Após esse relato, os militares envolvidos na conversa passaram a atacar integrantes do Alto Comando do Exército, que se opuseram ao golpe. As investigações seguem para identificar detalhes do suposto documento e as circunstâncias que levaram à sua destruição.
‘Tinham tanques no arsenal prontos’ – Riva
Mensagens obtidas pela Polícia Federal revelam que o almirante Almir Garnier, ex-comandante da Marinha, teria aderido ao plano golpista.
De acordo com o contato identificado como “Riva”, o almirante era considerado um aliado estratégico, descrito como “Patriota”. Riva afirmou em mensagens que “tinham tanques no arsenal prontos”, indicando uma possível preparação militar para apoiar o intento golpista.

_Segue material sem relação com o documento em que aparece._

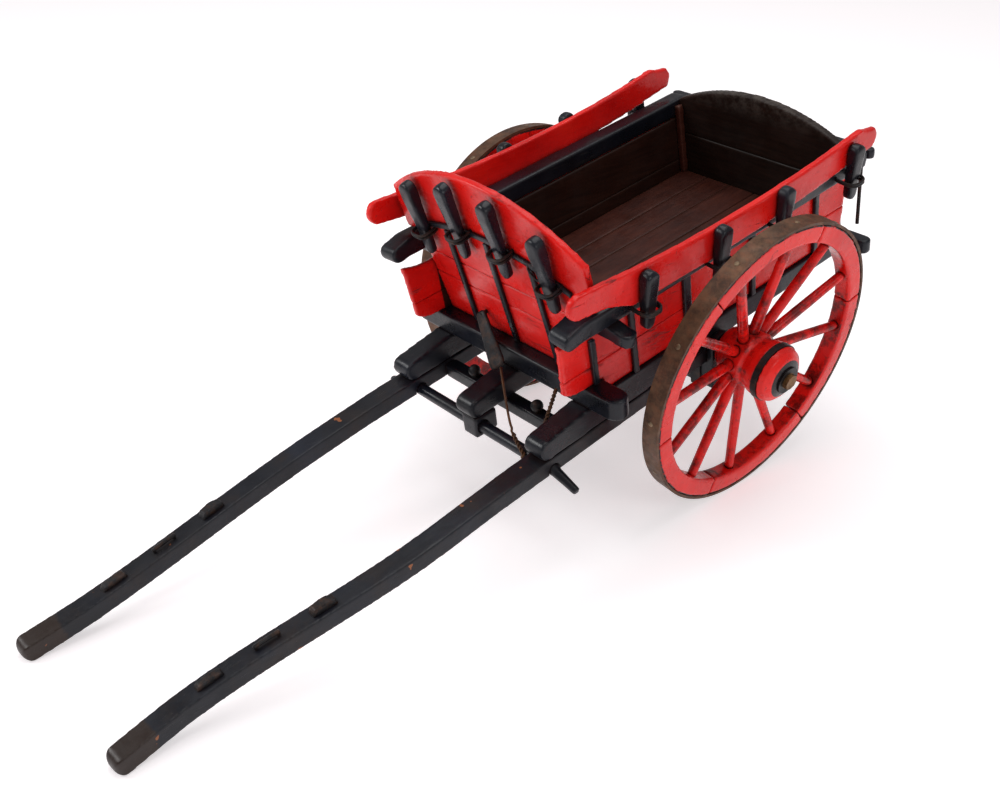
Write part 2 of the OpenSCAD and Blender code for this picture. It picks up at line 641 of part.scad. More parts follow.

Em resposta, o interlocutor sugeriu que Bolsonaro, referido como “01”, deveria ter tomado uma atitude mais decisiva com a Marinha, afirmando que, se isso tivesse ocorrido, “o Exército e a Aeronáutica iriam atrás”.
‘Manda prender todo mundo do TSE e do STF’ – coronel Fabrício de Bastos
Mensagens em que militar compara 2022 a 1964 — Foto: PF/Reprodução
O coronel do Exército Fabrício Moreira de Bastos é investigado como um dos autores de cartas golpistas que tentavam incitar a alta cúpula militar a aderir à ruptura democrática.
“Estão avacalhando demais com ele. E de lambuja com todos os brasileiros. Velho, o cara tem as FA [Forças Armadas] nas mãos e por que permite tudo isso?”, escreveu. “Será que em 64 tínhamos um estado de avacalhação tão grande com a sociedade? Velho, manda prender todo mundo do TSE e do STF”, prosseguiu, na conversa com o coronel Corrêa Netto.
Em resposta, Corrêa Netto disse que o Alto Comando do Exército (“ACE”, na mensagem) “tem sido enfático nas afirmações de que devemos nos manter de fora das disputas políticas”.
Bastos, no entanto, insiste na comparação. “Duvido que em 64 esses esquerdistas tinham tanta liberdade de manobra como agora.”
Ao tratar a falta de apoio dos comandantes das Forças Armadas como um impedimento para o golpe de Estado, o tenente-coronel do Exército Sergio Ricardo Cavaliere de Medeiros, enviou uma mensagem para Mauro Cid: “fomos covardes, na minha opinião.”
O ex-ajudante de ordens de Bolsonaro, concordou. “Fomos todos, do PR [possivelmente uma abreviação do presidente da República] e os Cmt F [comandantes das Forças]”.
‘Precisamos ter um prazo para que isso aconteça’ – general Mario Fernandes
Classificado pela PF como um dos mais radicais do grupo golpista, a investigação apontou que o general Mário Fernandes “promoveu ações de planejamento, coordenação e execução de atos antidemocráticos” antes das eleições de 2022.
Fernandes foi preso na operação Contragolpe na semana passada. Ele fez uma citação ao golpe de 1964 em uma reunião.
“Daqui a pouco nós estamos nas vésperas do primeiro turno, e aí, com a própria pressão internacional, a liberdade de ação do senhor e do governo vai ser bem menor. A população vai começar a acreditar que ‘não, então tá tranquilo, o governo não tomou a medida mais radical, tá tranquilo’…”, afirmou Fernandes no encontro. “Então acho que realmente, nós precisamos ter um prazo para que isso aconteça”, disse.
A Polícia Federal revelou que um de seus agentes, Wladimir Matos Soares, foi preso sob acusação de se infiltrar na segurança do então presidente eleito Luiz Inácio Lula da Silva para repassar informações sensíveis a um grupo golpista.
Em tom enfático, afirmou: “Eu e minha equipe estamos com todo equipamento pronto p ir ajudar a defender o PALÁCIO e o PRESIDENTE. Basta a canetada sair!” A frase evidencia sua adesão à tentativa de ruptura institucional, que estava em andamento naquele período.
A investigação aponta que as ações de Wladimir demonstram não apenas quebra de dever funcional, mas também uma clara participação nas articulações golpistas. A descoberta veio à tona após análises do material apreendido em posse de Sérgio Rocha Cordeiro, capitão da reserva do Exército e assessor especial do Gabinete Pessoal do Presidente da República.
De acordo com a investigação, Wladimir forneceu detalhes estratégicos sobre o esquema de segurança de Lula.